House: House of Representatives

Portfolio: Treasury

Commencement: The Act commences on Royal Assent. The commencement and application of the Schedules are dealt with in the Main Provisions section of this Bills Digest.

Links: The relevant links to the Bill, Explanatory Memorandum and second reading speech can be accessed via BillsNet, which is at http://www.aph.gov.au/bills/. When Bills have been passed they can be found at ComLaw, which is at http://www.comlaw.gov.au/.

Purpose

There are three Schedules in the Bill and the purpose of the amendments in each Schedule is briefly set out below.

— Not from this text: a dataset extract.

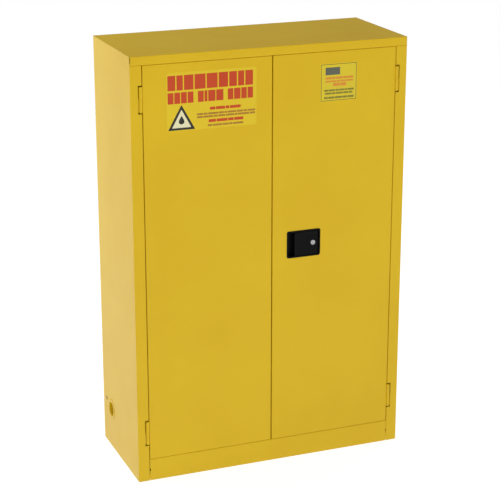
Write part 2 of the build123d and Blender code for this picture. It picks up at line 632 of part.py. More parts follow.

  • Schedule 1 amends the Income Tax Assessment Act 1936 (ITAA 1936) to make private health insurance policy holders, demutualising private health insurers and certain other entities exempt from capital gains tax (CGT) if they receive shares or cash when their not-for-profit insurer demutualises to a for-profit insurer.
  • Schedule 2 amends the Income Tax Assessment Act 1936 (ITAA 1936) to limit the definition of family by changing lineal descendants to children or grandchildren of the test individual or the test individual s spouse. Schedule 2 also limits the ability for family trusts to make a variation to the test individual other than specifically in relation to the 2007-08 income year or in the case of marriage breakdown.
  • Schedule 3 makes a variety of minor amendments to remove such things as incorrect terminology, ambiguities in the law, inoperative material and typographical errors.

Background

As there is no central theme to the Bill, the background to the various measures and the related main provisions will be considered under the amendments proposed by each Schedule.

Schedule 1 Demutualisation of private health insurers

Background

A mutual association, such as a private health insurer, involves the policy holders and members of a fund associating together for the common purpose of meeting expenses arising from specified adverse health conditions. Mutual health insurers are not for profit associations. The Private Health Insurance Act 2007 (PHIA 2007) requires that entities carrying on business of health insurance must be registered with the Private Health Insurance Administration Council (PHIAC).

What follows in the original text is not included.